Classic Tales of Inner Voices

Each link below jumps to a page that more deeply explores the notion of inner voices in each of these classic tales.

Classic Tales of Inner Vocies
  • Homer’s Odyssey
    Odysseus’s long journey home is marked not just by monsters and gods, but by temptations, doubts, and perseverance. His inner voice of cunning often wrestles with pride and longing.
  • Shakespeare’s Hamlet
    Perhaps literature’s most iconic portrait of inner conflict. Hamlet is consumed by indecision, self-doubt, and moral paralysis—the saboteurs of overthinking and fear.
  • The Orestes Cycle
    Haunted by vengeance and guilt, Orestes is tormented by inner and divine voices, navigating a complex moral terrain between justice, duty, and madness.
  • Antigone
    Torn between familial loyalty and civil obedience, Antigone’s inner voice of moral conviction clashes with fear, isolation, and societal pressure.
  • Shakespeare’s Macbeth
    Ambition, fear, and guilt speak loudly in Macbeth’s mind, ultimately drowning out reason and compassion.
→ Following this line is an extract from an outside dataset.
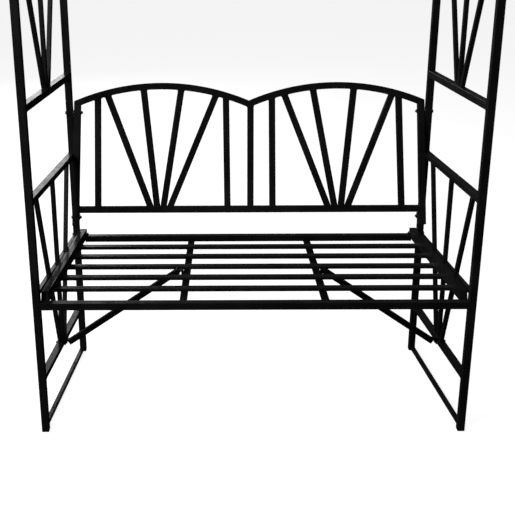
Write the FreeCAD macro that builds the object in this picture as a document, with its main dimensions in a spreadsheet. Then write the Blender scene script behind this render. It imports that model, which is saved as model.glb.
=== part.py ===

Lady Macbeth’s descent adds another layer of saboteur-fueled self-destruction.
  • Shakespeare’s King Lear
    Lear’s inner blindness and pride silence the voice of wisdom until suffering opens the door to humility, clarity, and redemption.

Each of these tales resonates across cultures and generations because they echo a universal truth: our greatest victories and defeats begin within. The voices we choose to follow define the journeys we take.